◆ **Task directions**:
The data below must be copied in full and without any change.

++++

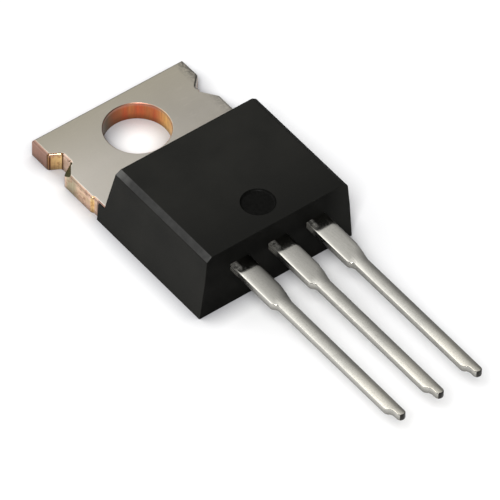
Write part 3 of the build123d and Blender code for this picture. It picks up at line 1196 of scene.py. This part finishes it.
def pale_floor(base, glow, contact):
    """A wide pale floor, which looks white beyond the part's contact shadow; that shadow is partly
    painted, as the floor's colour and glow fall near the part.
    """
    floor = add_solid(
        "floor", bpy.ops.mesh.primitive_plane_add, size=FLOOR_SIZE, location=(0, 0, -FLOOR_DROP)
    )
    made = Material("pale_floor", specular=0.0)
    open_air = made.node("AmbientOcclusion", {"Distance": contact}).outputs["AO"]
    # Painted shadow: the floor's colour falls to half near the part, as ambient occlusion sees it,
    # and the glow fades there too.
    body = made.mix(made.spread(open_air, 0.5, 1.0), tint(base, (0.50, 0.50, 0.515)), base)
    lift = made.multiply(seen_directly(made), glow, open_air, open_air)
    made.set(made.inputs["Emission Color"], (1.0, 1.0, 1.0))
    made.set(made.inputs["Emission Strength"], lift)
    floor.data.materials.append(made.wear(body, 0.9))


def soft_sky(stage):
    """Soft light, strongest overhead, at the back and to the left."""
    world = bpy.data.worlds.new("sky")
    bpy.context.scene.world = world
    world.use_nodes = True
    made = Nodes(world.node_tree)
    parts = made.node("SeparateXYZ", {"Vector": made.node("TexCoord").outputs["Generated"]}).outputs
    back = made.tree.nodes["Background"].inputs
    made.set(back["Color"], (1.0, 1.0, 1.0))
    made.set(back["Strength"], made.multiply(*(
        made.spread(parts[axis], start, end, low, high, interpolation_type="SMOOTHSTEP")
        for axis, start, end, low, high in (
            ("Z", 0.0, 0.80, stage.sky_low, stage.sky_high),
            ("X", -0.25, 0.75, stage.sky_left, stage.sky_right),
            ("Y", -0.10, 0.35, stage.sky_front, 1.0),
        )
    )))


def direction(azimuth, elevation):
    """The direction from the part towards something round it and above it."""
    level = Vector((math.sin(azimuth), -math.cos(azimuth), 0))
    return math.cos(elevation) * level + Vector((0, 0, math.sin(elevation)))


def aimed_camera(stage):
    """A long-lens camera that looks at its aim from its azimuth, elevation and roll."""
    lens = bpy.data.cameras.new("camera")
    lens.lens = stage.lens
    lens.sensor_width = SENSOR_WIDTH
    lens.clip_end = FARTHEST
    place = AIM + stage.distance * direction(stage.azimuth, stage.elevation)
    bpy.context.scene.camera = stand_facing("camera", lens, place, AIM, stage.roll)


class TRANSISTOR_OT_stage(bpy.types.Operator):
    """Sets up the floor, the light and the camera"""

    bl_idname = "transistor.stage"
    bl_label = "Stage"

    def execute(self, context):
        stage = context.scene.transistor_stage
        pale_floor(stage.floor, stage.floor_glow, stage.contact)
        soft_sky(stage)
        aimed_camera(stage)
        towards_lamp = direction(stage.key_azimuth, stage.key_elevation)
        place = AIM + LAMP_DISTANCE * stage.distance * towards_lamp
        middle = (CAD_BOX[0] + CAD_BOX[1]) / 2
        soft_lamp("key_lamp", place, middle, stage.key_size, stage.key)
        context.scene.view_settings.view_transform = "Standard"
        return {"FINISHED"}


OPERATORS = (
    TRANSISTOR_OT_drain_frame,
    TRANSISTOR_OT_outer_leads,
    TRANSISTOR_OT_moulded_body,
    TRANSISTOR_OT_inner_pieces,
    TRANSISTOR_OT_stage,
)
SETTINGS = {
    "transistor_tab": TabSettings,
    "transistor_leads": LeadSettings,
    "transistor_body": BodySettings,
    "transistor_stage": StageSettings,
}


class TRANSISTOR_PT_panel(bpy.types.Panel):
    """Lists the settings and the operators"""

    bl_label = "Power Transistor"
    bl_idname = "TRANSISTOR_PT_panel"
    bl_space_type = "VIEW_3D"
    bl_region_type = "UI"
    bl_category = "Transistor"

    def draw(self, context):
        for name, group in SETTINGS.items():
            box = self.layout.box()
            for setting in group.__annotations__:
                box.prop(getattr(context.scene, name), setting)
        for operator in OPERATORS:
            self.layout.operator(operator.bl_idname)


def register():
    for group in SETTINGS.values():
        bpy.utils.register_class(group)
    for name, group in SETTINGS.items():
        setattr(bpy.types.Scene, name, bpy.props.PointerProperty(type=group))
    for operator in OPERATORS:
        bpy.utils.register_class(operator)
    bpy.utils.register_class(TRANSISTOR_PT_panel)


def unregister():
    bpy.utils.unregister_class(TRANSISTOR_PT_panel)
    for operator in reversed(OPERATORS):
        bpy.utils.unregister_class(operator)
    for name in SETTINGS:
        delattr(bpy.types.Scene, name)
    for group in SETTINGS.values():
        bpy.utils.unregister_class(group)


def main():
    register()
    bpy.ops.transistor.drain_frame()
    bpy.ops.transistor.outer_leads()
    bpy.ops.transistor.moulded_body()
    bpy.ops.transistor.inner_pieces()
    bpy.ops.transistor.stage()


if __name__ == "__main__":
    main()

++++

◆ **Correct answer**:
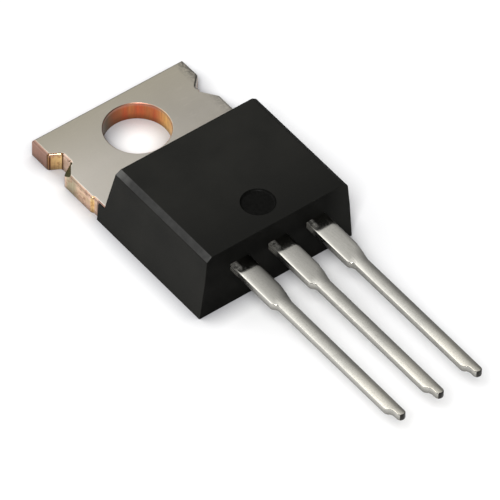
Write part 3 of the build123d and Blender code for this picture. It picks up at line 1196 of scene.py. This part finishes it.
def pale_floor(base, glow, contact):
    """A wide pale floor, which looks white beyond the part's contact shadow; that shadow is partly
    painted, as the floor's colour and glow fall near the part.
    """
    floor = add_solid(
        "floor", bpy.ops.mesh.primitive_plane_add, size=FLOOR_SIZE, location=(0, 0, -FLOOR_DROP)
    )
    made = Material("pale_floor", specular=0.0)
    open_air = made.node("AmbientOcclusion", {"Distance": contact}).outputs["AO"]
    # Painted shadow: the floor's colour falls to half near the part, as ambient occlusion sees it,
    # and the glow fades there too.
    body = made.mix(made.spread(open_air, 0.5, 1.0), tint(base, (0.50, 0.50, 0.515)), base)
    lift = made.multiply(seen_directly(made), glow, open_air, open_air)
    made.set(made.inputs["Emission Color"], (1.0, 1.0, 1.0))
    made.set(made.inputs["Emission Strength"], lift)
    floor.data.materials.append(made.wear(body, 0.9))


def soft_sky(stage):
    """Soft light, strongest overhead, at the back and to the left."""
    world = bpy.data.worlds.new("sky")
    bpy.context.scene.world = world
    world.use_nodes = True
    made = Nodes(world.node_tree)
    parts = made.node("SeparateXYZ", {"Vector": made.node("TexCoord").outputs["Generated"]}).outputs
    back = made.tree.nodes["Background"].inputs
    made.set(back["Color"], (1.0, 1.0, 1.0))
    made.set(back["Strength"], made.multiply(*(
        made.spread(parts[axis], start, end, low, high, interpolation_type="SMOOTHSTEP")
        for axis, start, end, low, high in (
            ("Z", 0.0, 0.80, stage.sky_low, stage.sky_high),
            ("X", -0.25, 0.75, stage.sky_left, stage.sky_right),
            ("Y", -0.10, 0.35, stage.sky_front, 1.0),
        )
    )))


def direction(azimuth, elevation):
    """The direction from the part towards something round it and above it."""
    level = Vector((math.sin(azimuth), -math.cos(azimuth), 0))
    return math.cos(elevation) * level + Vector((0, 0, math.sin(elevation)))


def aimed_camera(stage):
    """A long-lens camera that looks at its aim from its azimuth, elevation and roll."""
    lens = bpy.data.cameras.new("camera")
    lens.lens = stage.lens
    lens.sensor_width = SENSOR_WIDTH
    lens.clip_end = FARTHEST
    place = AIM + stage.distance * direction(stage.azimuth, stage.elevation)
    bpy.context.scene.camera = stand_facing("camera", lens, place, AIM, stage.roll)


class TRANSISTOR_OT_stage(bpy.types.Operator):
    """Sets up the floor, the light and the camera"""

    bl_idname = "transistor.stage"
    bl_label = "Stage"

    def execute(self, context):
        stage = context.scene.transistor_stage
        pale_floor(stage.floor, stage.floor_glow, stage.contact)
        soft_sky(stage)
        aimed_camera(stage)
        towards_lamp = direction(stage.key_azimuth, stage.key_elevation)
        place = AIM + LAMP_DISTANCE * stage.distance * towards_lamp
        middle = (CAD_BOX[0] + CAD_BOX[1]) / 2
        soft_lamp("key_lamp", place, middle, stage.key_size, stage.key)
        context.scene.view_settings.view_transform = "Standard"
        return {"FINISHED"}


OPERATORS = (
    TRANSISTOR_OT_drain_frame,
    TRANSISTOR_OT_outer_leads,
    TRANSISTOR_OT_moulded_body,
    TRANSISTOR_OT_inner_pieces,
    TRANSISTOR_OT_stage,
)
SETTINGS = {
    "transistor_tab": TabSettings,
    "transistor_leads": LeadSettings,
    "transistor_body": BodySettings,
    "transistor_stage": StageSettings,
}


class TRANSISTOR_PT_panel(bpy.types.Panel):
    """Lists the settings and the operators"""

    bl_label = "Power Transistor"
    bl_idname = "TRANSISTOR_PT_panel"
    bl_space_type = "VIEW_3D"
    bl_region_type = "UI"
    bl_category = "Transistor"

    def draw(self, context):
        for name, group in SETTINGS.items():
            box = self.layout.box()
            for setting in group.__annotations__:
                box.prop(getattr(context.scene, name), setting)
        for operator in OPERATORS:
            self.layout.operator(operator.bl_idname)


def register():
    for group in SETTINGS.values():
        bpy.utils.register_class(group)
    for name, group in SETTINGS.items():
        setattr(bpy.types.Scene, name, bpy.props.PointerProperty(type=group))
    for operator in OPERATORS:
        bpy.utils.register_class(operator)
    bpy.utils.register_class(TRANSISTOR_PT_panel)


def unregister():
    bpy.utils.unregister_class(TRANSISTOR_PT_panel)
    for operator in reversed(OPERATORS):
        bpy.utils.unregister_class(operator)
    for name in SETTINGS:
        delattr(bpy.types.Scene, name)
    for group in SETTINGS.values():
        bpy.utils.unregister_class(group)


def main():
    register()
    bpy.ops.transistor.drain_frame()
    bpy.ops.transistor.outer_leads()
    bpy.ops.transistor.moulded_body()
    bpy.ops.transistor.inner_pieces()
    bpy.ops.transistor.stage()


if __name__ == "__main__":
    main()